═══ Exercise materials ═══
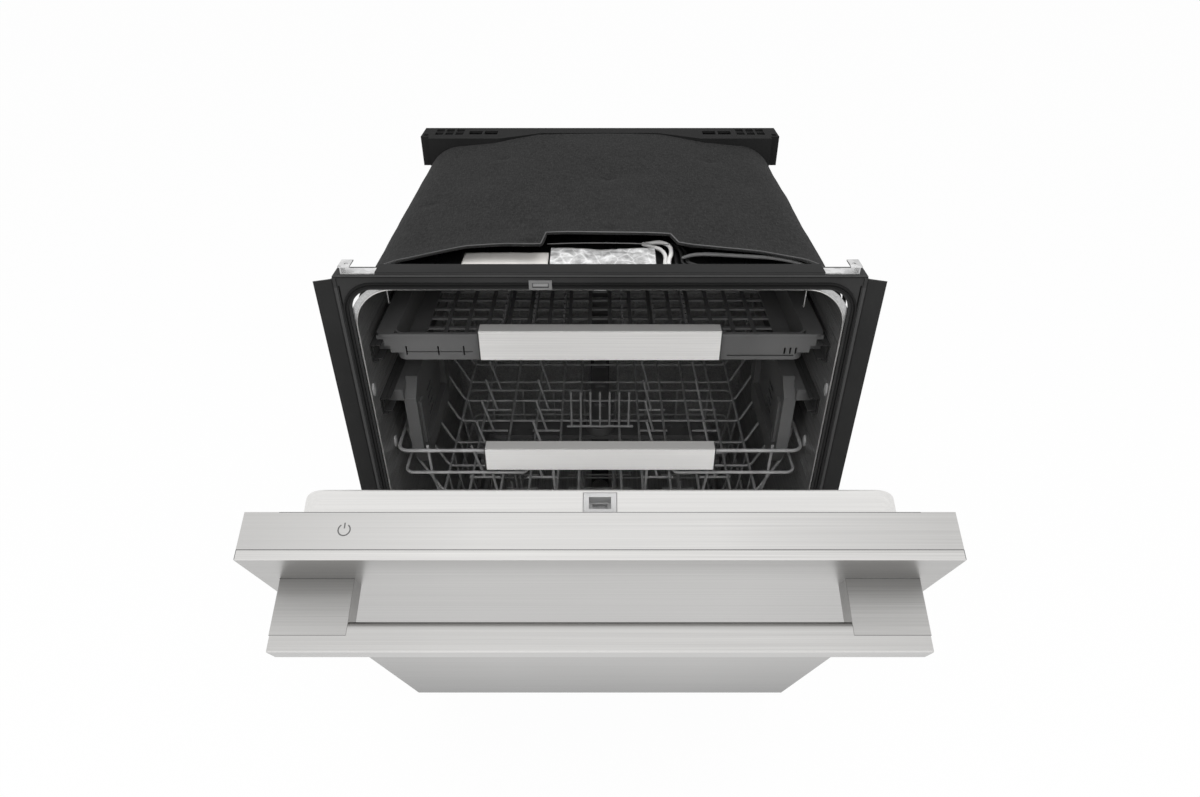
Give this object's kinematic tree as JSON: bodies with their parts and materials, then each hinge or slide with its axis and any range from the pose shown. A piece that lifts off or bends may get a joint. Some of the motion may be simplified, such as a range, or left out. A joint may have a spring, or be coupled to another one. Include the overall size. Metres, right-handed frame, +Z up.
{
  "type": "dishwasher",
  "caption": "Built-in dishwasher with a drop-down stainless door standing part open, bar handle, hidden top controls, dark frame, sliding cutlery tray and wire racks.",
  "frame": {"origin": "on the floor, on the centre line, in the plane of the front frame's face", "axes": "+X to the right for someone facing the door, +Y from the door to the back, +Z up"},
  "size_m": [0.6416, 0.9416, 0.854],
  "materials": {
    "brushed_stainless": "satin",
    "tub_stainless": "satin",
    "galvanised_steel": "matte",
    "frame_plastic": "matte",
    "rack_plastic": "satin",
    "coated_wire": "satin",
    "grey_plastic": "matte",
    "white_plastic": "satin",
    "seal_rubber": "matte",
    "trim_rubber": "matte",
    "felt": "matte",
    "document_film": "gloss",
    "cable_sheath": "satin",
    "spring_steel": "satin"
  },
  "bodies": {
    "cabinet": {"tub": "tub_stainless", "front_frame": "frame_plastic", "tub_gasket": "seal_rubber", "bottom_seal": "seal_rubber", "side_trim_right": "trim_rubber", "side_trim_left": "trim_rubber", "worktop_brackets": "galvanised_steel", "door_pusher": "grey_plastic", "latch_strike": "galvanised_steel", "insulation_blanket": "felt", "rear_brace": "grey_plastic", "document_pouch": "document_film", "wiring_harness": "cable_sheath", "sump": "grey_plastic", "filter_screen": "tub_stainless", "spray_conduit": "grey_plastic", "top_nozzle": "grey_plastic", "circulation_pump": "white_plastic", "drain_pump": "white_plastic", "inlet_valve": "white_plastic", "junction_box": "galvanised_steel", "base_pan": "frame_plastic", "access_panel": "frame_plastic", "hinge_mounts": "galvanised_steel", "door_springs": "spring_steel", "tray_rail_outers": "galvanised_steel", "upper_rail_outers": "galvanised_steel"},
    "filter": {"filter_cup": "grey_plastic"},
    "foot_front_left": {"leg_front_left": "grey_plastic"},
    "foot_front_right": {"leg_front_right": "grey_plastic"},
    "foot_rear_left": {"leg_rear_left": "grey_plastic"},
    "foot_rear_right": {"leg_rear_right": "grey_plastic"},
    "lower_arm": {"lower_spray_arm": "tub_stainless"},
    "door": {"hinge_arms": "galvanised_steel", "door_panel": "brushed_stainless", "control_strip": "brushed_stainless", "door_liner": "tub_stainless", "door_insulation": "felt", "latch_housing": "grey_plastic", "handle_bar": "brushed_stainless", "handle_bracket_right": "brushed_stainless", "handle_bracket_left": "brushed_stainless", "dispenser_body": "grey_plastic"},
    "dispenser_door": {"dispenser_lid": "grey_plastic"},
    "rinse_cap": {"rinse_aid_cap": "rack_plastic"},
    "tray_slides": {"tray_rails": "galvanised_steel"},
    "tray": {"tray_frame": "rack_plastic", "tray_inserts": "rack_plastic", "tray_handle": "brushed_stainless"},
    "upper_slides": {"upper_rails": "galvanised_steel"},
    "upper_carrier": {"height_adjusters": "rack_plastic"},
    "upper_rack": {"upper_basket": "coated_wire", "upper_handle": "brushed_stainless", "upper_spray_feed": "rack_plastic"},
    "upper_arm": {"upper_spray_arm": "rack_plastic"},
    "folding_tines": {"upper_tines": "coated_wire"},
    "lower_rack": {"lower_basket": "coated_wire", "lower_handle": "brushed_stainless"},
    "front_wheels": {"lower_wheels_front": "rack_plastic"},
    "rear_wheels": {"lower_wheels_rear": "rack_plastic"}
  },
  "joints": [
    {"name": "door_hinge", "type": "hinge", "parent": "cabinet", "child": "door", "pos_m": [0, 0.019, 0.165], "axis": [1, 0, 0], "range_deg": [-26.4, 63.6], "deforming": ["door_springs"]},
    {"name": "dispenser_lid_hinge", "type": "hinge", "parent": "door", "child": "dispenser_door", "pos_m": [0.011, -0.07781, 0.38824], "axis": [-1, 0, 0], "range_deg": [0, 100]},
    {"name": "rinse_cap_turn", "type": "hinge", "parent": "door", "child": "rinse_cap", "pos_m": [0.068, -0.11316, 0.45665], "axis": [0, 0.8957, 0.4446], "range_deg": [0, 90]},
    {"name": "filter_turn", "type": "hinge", "parent": "cabinet", "child": "filter", "pos_m": [0.03, 0.275, 0.1], "axis": [0, 0, 1], "range_deg": [0, 45]},
    {"name": "lower_arm_spin", "type": "hinge", "parent": "cabinet", "child": "lower_arm", "pos_m": [0, 0.29, 0.155], "axis": [0, 0, 1], "continuous": true},
    {"name": "tray_slide_outer", "type": "slide", "parent": "cabinet", "child": "tray_slides", "axis": [0, -1, 0], "range_m": [0, 0.22]},
    {"name": "tray_slide_inner", "type": "slide", "parent": "tray_slides", "child": "tray", "axis": [0, -1, 0], "range_m": [0, 0.22]},
    {"name": "upper_slide_outer", "type": "slide", "parent": "cabinet", "child": "upper_slides", "axis": [0, -1, 0], "range_m": [0, 0.17]},
    {"name": "upper_slide_inner", "type": "slide", "parent": "upper_slides", "child": "upper_carrier", "axis": [0, -1, 0], "range_m": [0, 0.17]},
    {"name": "upper_rack_height", "type": "slide", "parent": "upper_carrier", "child": "upper_rack", "axis": [0, 0, -1], "range_m": [0, 0.05]},
    {"name": "upper_arm_spin", "type": "hinge", "parent": "upper_rack", "child": "upper_arm", "pos_m": [0, 0.29, 0.403], "axis": [0, 0, 1], "continuous": true},
    {"name": "tines_fold", "type": "hinge", "parent": "upper_rack", "child": "folding_tines", "pos_m": [0, 0.2615, 0.4345], "axis": [1, 0, 0], "range_deg": [0, 85]},
    {"name": "lower_slide", "type": "slide", "parent": "cabinet", "child": "lower_rack", "axis": [0, -1, 0], "range_m": [0, 0.07]},
    {"name": "front_wheels_roll", "type": "hinge", "parent": "lower_rack", "child": "front_wheels", "pos_m": [0, 0.128, 0.1943], "axis": [1, 0, 0], "range_deg": [0, 290]},
    {"name": "rear_wheels_roll", "type": "hinge", "parent": "lower_rack", "child": "rear_wheels", "pos_m": [0, 0.454, 0.1943], "axis": [1, 0, 0], "range_deg": [0, 290]},
    {"name": "front_left_foot_screw", "type": "slide", "parent": "cabinet", "child": "foot_front_left", "axis": [0, 0, -1], "range_m": [0, 0.04]},
    {"name": "front_right_foot_screw", "type": "slide", "parent": "cabinet", "child": "foot_front_right", "axis": [0, 0, -1], "range_m": [0, 0.04]},
    {"name": "rear_left_foot_screw", "type": "slide", "parent": "cabinet", "child": "foot_rear_left", "axis": [0, 0, -1], "range_m": [0, 0.04]},
    {"name": "rear_right_foot_screw", "type": "slide", "parent": "cabinet", "child": "foot_rear_right", "axis": [0, 0, -1], "range_m": [0, 0.04]}
  ],
  "couplings": [
    {"joint": "front_wheels_roll", "follows": "lower_slide", "rad_per_m": 71.429},
    {"joint": "rear_wheels_roll", "follows": "lower_slide", "rad_per_m": 71.429}
  ]
}
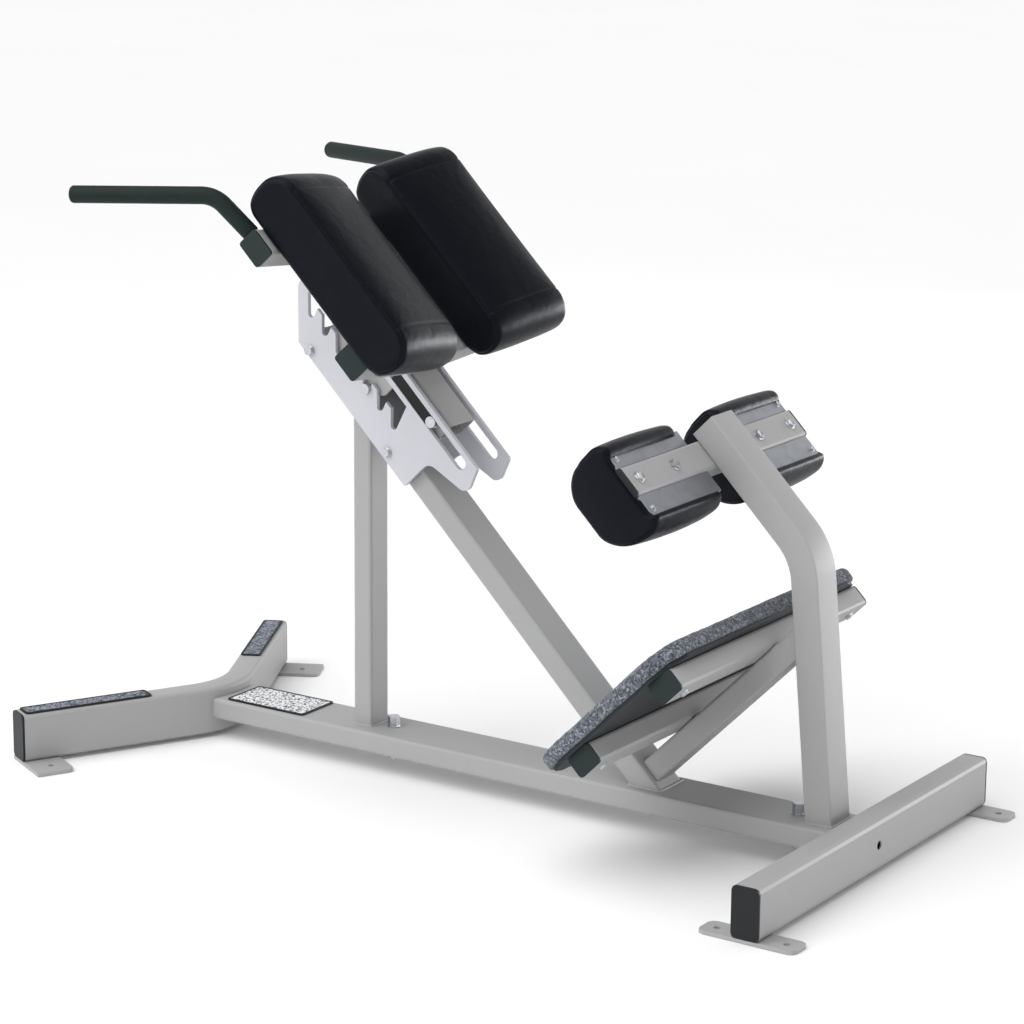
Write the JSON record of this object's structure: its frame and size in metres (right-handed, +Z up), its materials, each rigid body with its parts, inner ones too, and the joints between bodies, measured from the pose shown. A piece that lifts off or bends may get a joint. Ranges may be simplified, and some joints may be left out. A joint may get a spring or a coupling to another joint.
{
  "type": "hyperextension bench",
  "caption": "45 degree hyperextension bench: steel frame, padded thigh carriage on a notched slide, leg pads, carpeted foot platform, handles.",
  "frame": {"origin": "centre of the bounding box on the floor", "axes": "+X from the handles to the foot end, +Y across to the far side, +Z up"},
  "size_m": [1.6668, 0.8608, 1.1149],
  "materials": {
    "frame_paint": "satin light grey powder coat",
    "plate_paint": "satin silver powder coat",
    "carriage_paint": "satin warm grey powder coat",
    "cap_plastic": "fine matte, green-black",
    "base_cap_plastic": "fine matte, near-black",
    "grip_rubber": "matte, green-black",
    "strip_rubber": "coarse anti-slip, speckled",
    "pad_vinyl": "smooth black upholstery with a soft sheen",
    "board_wood": "black stained plywood",
    "carpet": "looped blue-grey carpet over a foam core",
    "bracket_steel": "bright steel",
    "chrome": "polished",
    "block_plastic": "black guide plastic"
  },
  "bodies": {
    "frame": {"front_base_tube": "frame_paint", "main_rail": "frame_paint", "rear_cross_tube": "frame_paint", "front_upright": "frame_paint", "main_diagonal": "frame_paint", "rear_post": "frame_paint", "platform_brace": "frame_paint", "foot_tube_upper": "frame_paint", "foot_tube_lower": "frame_paint", "front_foot_near": "frame_paint", "front_foot_far": "frame_paint", "rear_foot_near": "frame_paint", "rear_foot_far": "frame_paint", "front_cap_near": "base_cap_plastic", "front_cap_far": "base_cap_plastic", "rear_cap_near": "base_cap_plastic", "rear_cap_far": "base_cap_plastic", "leg_bar_cap_near": "base_cap_plastic", "leg_bar_cap_far": "base_cap_plastic", "rail_grip_strip": "strip_rubber", "arm_grip_near": "strip_rubber", "arm_grip_far": "strip_rubber", "head_plate_near": "plate_paint", "head_plate_far": "plate_paint", "head_bolt_upper": "chrome", "head_bolt_lower": "chrome", "rail_bolt_front": "chrome", "rail_bolt_rear": "chrome", "foot_cap_upper_near": "cap_plastic", "foot_cap_upper_far": "cap_plastic", "foot_cap_lower_near": "cap_plastic", "foot_cap_lower_far": "cap_plastic", "foot_board": "board_wood", "foot_tread": "carpet", "leg_pad_bar": "carriage_paint", "leg_pad_bracket_near": "bracket_steel", "leg_pad_bracket_far": "bracket_steel", "leg_pad_near": "pad_vinyl", "leg_pad_far": "pad_vinyl"},
    "slider": {"guide_bolt": "chrome", "slide_block_near": "block_plastic", "slide_block_far": "block_plastic"},
    "carriage": {"lock_pin": "chrome", "cross_cap_upper_near": "cap_plastic", "cross_cap_upper_far": "cap_plastic", "cross_cap_lower_near": "cap_plastic", "cross_cap_lower_far": "cap_plastic", "pad_board_near": "board_wood", "pad_board_far": "board_wood", "carriage_tube": "carriage_paint", "cross_tube_upper": "carriage_paint", "cross_tube_lower": "carriage_paint", "pin_bracket_near": "carriage_paint", "pin_bracket_far": "carriage_paint", "handle_tube_near": "carriage_paint", "handle_tube_far": "carriage_paint", "thigh_pad_near": "pad_vinyl", "thigh_pad_far": "pad_vinyl", "handle_grip_near": "grip_rubber", "handle_grip_far": "grip_rubber"}
  },
  "joints": [
    {"name": "carriage_slide", "type": "slide", "parent": "frame", "child": "slider", "axis": [0.7071, 0, -0.7071], "range_m": [-0.172, 0.086]},
    {"name": "carriage_lift", "type": "hinge", "parent": "slider", "child": "carriage", "pos_m": [-0.116, 0, 0.67292], "axis": [0, 1, 0], "range_deg": [0, 12]}
  ]
}
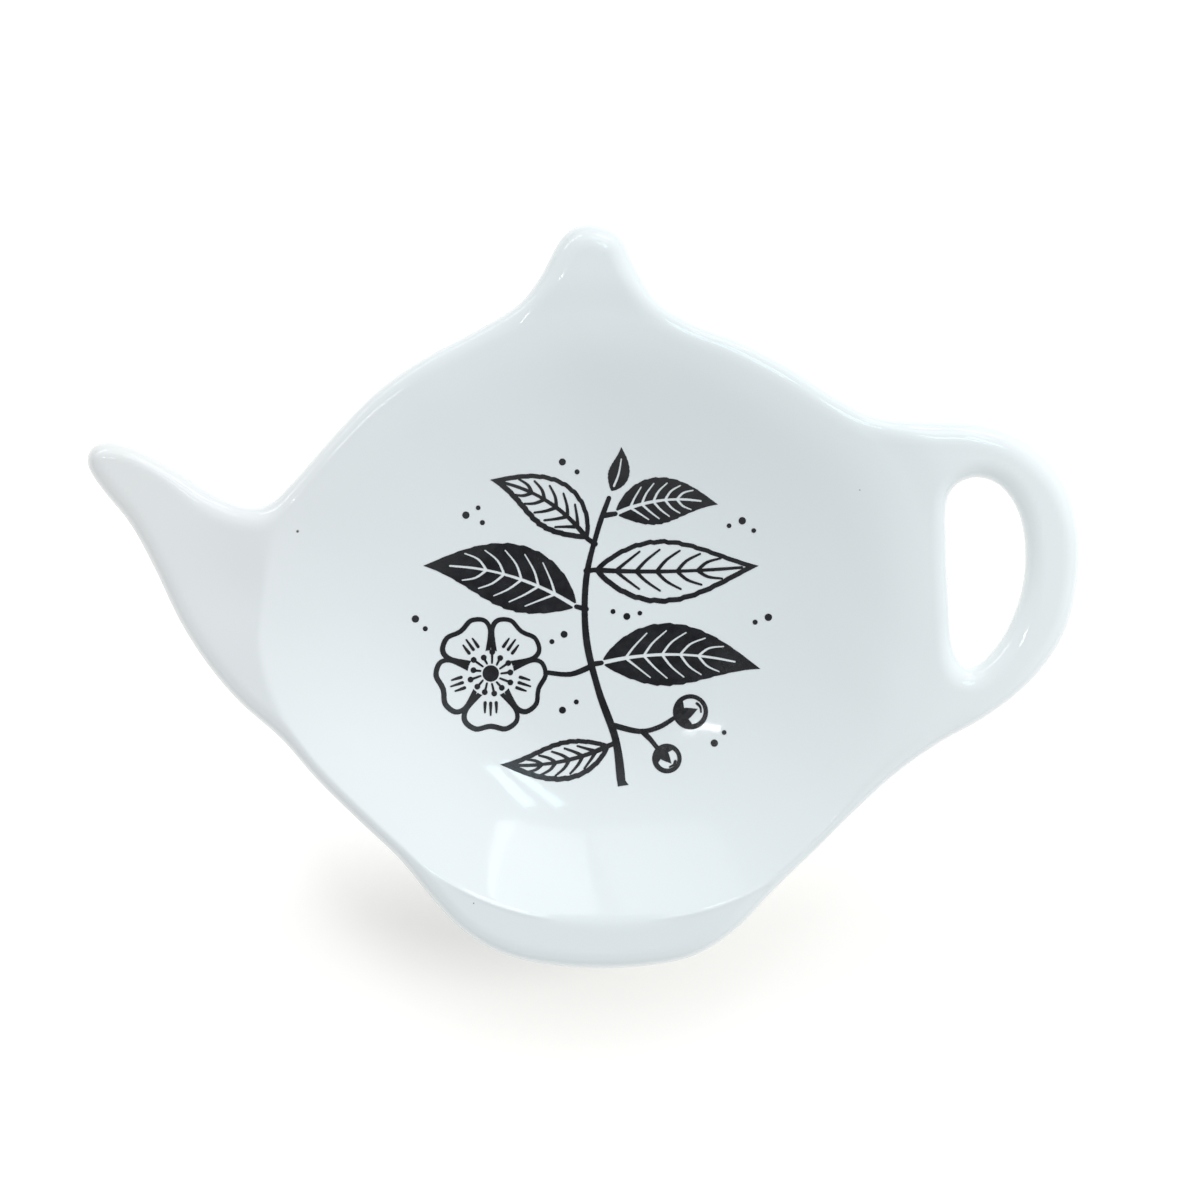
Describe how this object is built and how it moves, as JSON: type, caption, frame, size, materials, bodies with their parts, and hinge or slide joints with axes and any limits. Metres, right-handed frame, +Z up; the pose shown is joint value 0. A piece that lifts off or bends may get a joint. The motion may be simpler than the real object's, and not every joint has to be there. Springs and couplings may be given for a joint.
{
  "type": "tea bag rest",
  "caption": "Shallow teapot-shaped porcelain dish with a dished recess for a used tea bag, spout, lid knob, loop handle and round foot ring.",
  "frame": {"origin": "on the table, under the middle of the dish's width and depth, with the dish lying flat on its foot ring", "axes": "+X from the spout towards the handle, +Y from the foot lip towards the lid knob, +Z up out of the recess"},
  "size_m": [0.12, 0.09, 0.0145],
  "materials": {
    "biscuit": "matt",
    "glaze": "gloss",
    "ink": "gloss"
  },
  "bodies": {
    "root": {"porcelain_body": "biscuit", "glaze_coat": "glaze", "glaze_foot_well": "glaze", "print_stem": "ink", "print_dark_leaves": "ink", "print_open_leaves": "ink", "print_blossom": "ink", "print_buds": "ink", "print_dots": "ink"}
  },
  "joints": []
}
═══
To be done – Copy each line of the listing in which the word "lifts" can be found.

Task result –
Give this object's kinematic tree as JSON: bodies with their parts and materials, then each hinge or slide with its axis and any range from the pose shown. A piece that lifts off or bends may get a joint. Some of the motion may be simplified, such as a range, or left out. A joint may have a spring, or be coupled to another one. Include the overall size. Metres, right-handed frame, +Z up.
Write the JSON record of this object's structure: its frame and size in metres (right-handed, +Z up), its materials, each rigid body with its parts, inner ones too, and the joints between bodies, measured from the pose shown. A piece that lifts off or bends may get a joint. Ranges may be simplified, and some joints may be left out. A joint may get a spring or a coupling to another joint.
Describe how this object is built and how it moves, as JSON: type, caption, frame, size, materials, bodies with their parts, and hinge or slide joints with axes and any limits. Metres, right-handed frame, +Z up; the pose shown is joint value 0. A piece that lifts off or bends may get a joint. The motion may be simpler than the real object's, and not every joint has to be there. Springs and couplings may be given for a joint.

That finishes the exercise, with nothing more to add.